The Savill Garden, a royal garden, set in a royal landscape, is one of the greatest woodland gardens in England. The work of master landscape gardener Sir Eric Savill, it was created in the 1930s, and offers visitors interest year-round with its colourful displays of interesting and rare plants.

The opening of The Savill Building in June 2006 provides, for the first time, a visitor centre worthy of Windsor Great Park. Built to a unique and innovative gridshell design, made with timber harvested from Windsor Great Park, The Savill Building forms the gateway to The Savill Garden and The Royal Landscape. In addition to exhibition facilities, visitors to The Savill Building can enjoy a delicious selection of food and drink in the restaurant run by the esteemed caterers, Leith’s, and choose from a range of plants, gifts and books in the new shop.
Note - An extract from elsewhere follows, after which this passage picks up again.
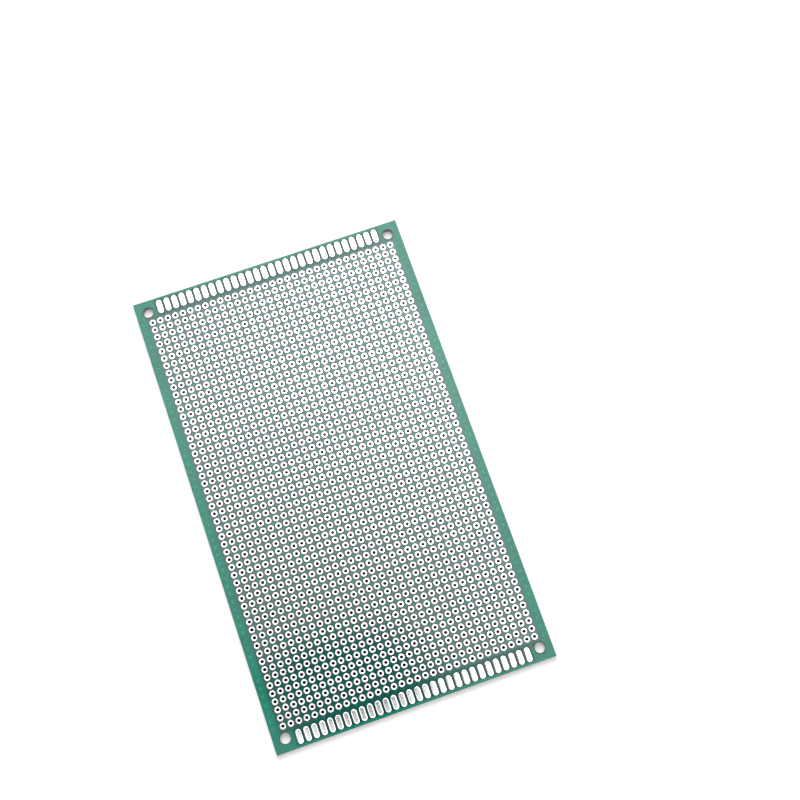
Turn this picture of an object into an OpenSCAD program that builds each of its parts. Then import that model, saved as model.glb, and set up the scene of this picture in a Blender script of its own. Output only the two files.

The Royal Landscape is an area of a thousand acres of gardens and parkland, accessible to the public, at the southern end of Windsor Great Park. It includes The Savill Garden, The Valley Gardens and Virginia Water lake. It is a man-made landscape, which has been shaped and planted over a period of 400 years. Visitors can find further information by logging on to: www.theroyallandscape.co.uk

The Crown Estate is the owner and steward of Windsor Great Park.

The Crown Estate is an estate valued at more than £5 billion, including substantial blocks of urban property, over 120,000 hectares (300,000 acres) of agricultural land in England, Scotland and Wales, and around half the foreshore, together with the seabed out to the 12 mile territorial limit.

As owners, managers and guardians of one of the world’s most important and diverse urban, rural and marine property portfolios are underpinned by the three core values of commercialism, integrity and stewardship.

The Crown Estate is part of the hereditary possessions of the Sovereign “in right of the Crown”, managed under the provisions of the Crown Estate Act 1961 by The Crown Estate who have a duty to maintain and enhance the capital value of the Estate and the income obtained from it, which goes to the Treasury for the benefit of the tax payer.